そして、ISISの最も狡猾なやり方(そして多分そうするのではないかと僕は思っているのだけれど)は、前述したようにリシャウィ死刑囚との交換によって後藤氏は解放されるがパイロットの方はそうではないことだ。後藤氏と交換したから処刑を中止してやっただけ。拘束は今後も続く。そして、もし解放して欲しければ……次の要求を突きつけてくる。つまり、このパイロットを、もっともっと「おいしく」いただこうと考えるのだ。具体的にはカネ、そしてより重要な人物の釈放(複数の政治犯)などがそれだ。ISISの側、そしてISISの対ヨルダン戦略という立ち位置を想定すると、僕にはISISの思惑がそんなふうに見えてくる。
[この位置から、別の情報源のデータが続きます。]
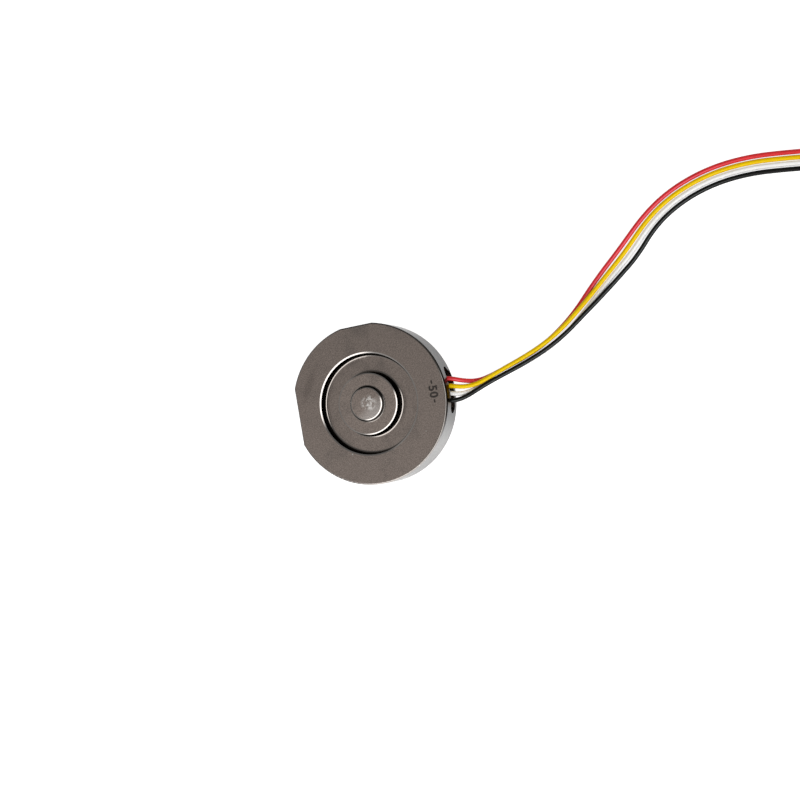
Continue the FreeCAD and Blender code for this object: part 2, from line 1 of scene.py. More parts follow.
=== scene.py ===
# Coin-size compression load cell on a pale table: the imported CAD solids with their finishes,
# four thin leads drawn as smooth cords, twisted strands at their tips and an etched mark.
import bpy
import math
from mathutils import Matrix, Vector


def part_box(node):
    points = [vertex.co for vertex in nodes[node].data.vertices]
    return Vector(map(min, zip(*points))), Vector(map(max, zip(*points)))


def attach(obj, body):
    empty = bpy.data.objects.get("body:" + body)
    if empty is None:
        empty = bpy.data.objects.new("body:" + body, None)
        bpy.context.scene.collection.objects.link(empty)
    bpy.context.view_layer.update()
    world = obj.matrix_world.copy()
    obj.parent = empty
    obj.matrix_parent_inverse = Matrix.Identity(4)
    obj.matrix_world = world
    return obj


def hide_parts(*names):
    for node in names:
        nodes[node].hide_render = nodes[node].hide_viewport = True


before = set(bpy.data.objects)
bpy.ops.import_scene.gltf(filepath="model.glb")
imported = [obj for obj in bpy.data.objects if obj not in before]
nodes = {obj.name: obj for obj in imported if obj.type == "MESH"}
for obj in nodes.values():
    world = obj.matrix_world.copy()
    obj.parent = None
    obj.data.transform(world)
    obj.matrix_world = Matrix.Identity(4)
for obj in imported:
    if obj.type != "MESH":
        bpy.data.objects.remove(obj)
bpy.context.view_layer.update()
mm = 0.001
print("frame loaded:", len(nodes), "nodes")

# the body's outer radius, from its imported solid, and the height of its rim's face
rimRadius = -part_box("sensing_body")[0].y
faceHeight = 4.65 * mm


# small helpers for meshes, curves and node trees

def meshPiece(name, vertices, faces, smooth=True):
    mesh = bpy.data.meshes.new(name)
    mesh.from_pydata(vertices, [], faces)
    mesh.validate()
    for face in mesh.polygons:
        face.use_smooth = smooth
    return placed(name, mesh)


def placed(name, data):
    piece = bpy.data.objects.new(name, data)
    bpy.context.scene.collection.objects.link(piece)
    return piece


def paint(piece, material):
    # one material for the whole piece, in its first slot
    piece.data.materials.clear()
    piece.data.materials.append(material)


def addNode(tree, kind, inputs=None, **settings):
    node = tree.nodes.new(kind)
    for name, value in settings.items():
        setattr(node, name, value)
    for name, value in (inputs or {}).items():
        if isinstance(value, bpy.types.NodeSocket):
            tree.links.new(value, node.inputs[name])
        else:
            node.inputs[name].default_value = value
    return node


def newGroup(name, inputs, outputs):
    # a shader node group with named sockets; returns its tree, its inputs and its output node
    tree = bpy.data.node_groups.new(name, "ShaderNodeTree")
    for socketName, socketType, value in inputs:
        socket = tree.interface.new_socket(
            name=socketName, in_out="INPUT", socket_type=socketType)
        if value is not None:
            socket.default_value = value
    for socketName, socketType in outputs:
        tree.interface.new_socket(name=socketName, in_out="OUTPUT", socket_type=socketType)
    return tree, tree.nodes.new("NodeGroupInput").outputs, tree.nodes.new("NodeGroupOutput")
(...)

ISISにとってリシャウィ死刑囚はそんなに価値のある存在ではない?

ちょっと考えてみて欲しい。リシャウィはテロに失敗した人間であるゆえヨルダン民衆にはインパクトが強いが、政治的に重要な存在であるかと言えば、そうではないだろう。言い換えれば、社会的インパクトを除くと、ISISの将来にとってそんなに費用対効果の高い存在ではない。それゆえISISは後藤氏とリシャウィを同等の価値と踏んでいて、とりあえず次の戦略のための前フリ、そして威嚇として利用しているのでは?(ところが、日本のメディア的な立ち位置だとリシャウイ死刑囚はきわめて価値が高く、パイロットとの交換条件として十分間尺に合っているように認識されている)。メディアの使い方の狡猾なISISのことだから、これくらいのことはやりかねない。

繰り返そう。「ISISと日本、そしてそれに付随するヨルダン」的なメディア報道に距離を置き、この問題がむしろ「ISISとヨルダン、そしてそれに付随する日本」という問題として考えて見ることで、今回の状況は初めて読めてくる。僕はそんなふうに考える。

肝腎なのは「他者の視点に立つこと」。たとえ、それが「ならず者」であったとしても、だ(もちろん、これは「思いやる」ことを意味しているのではない)。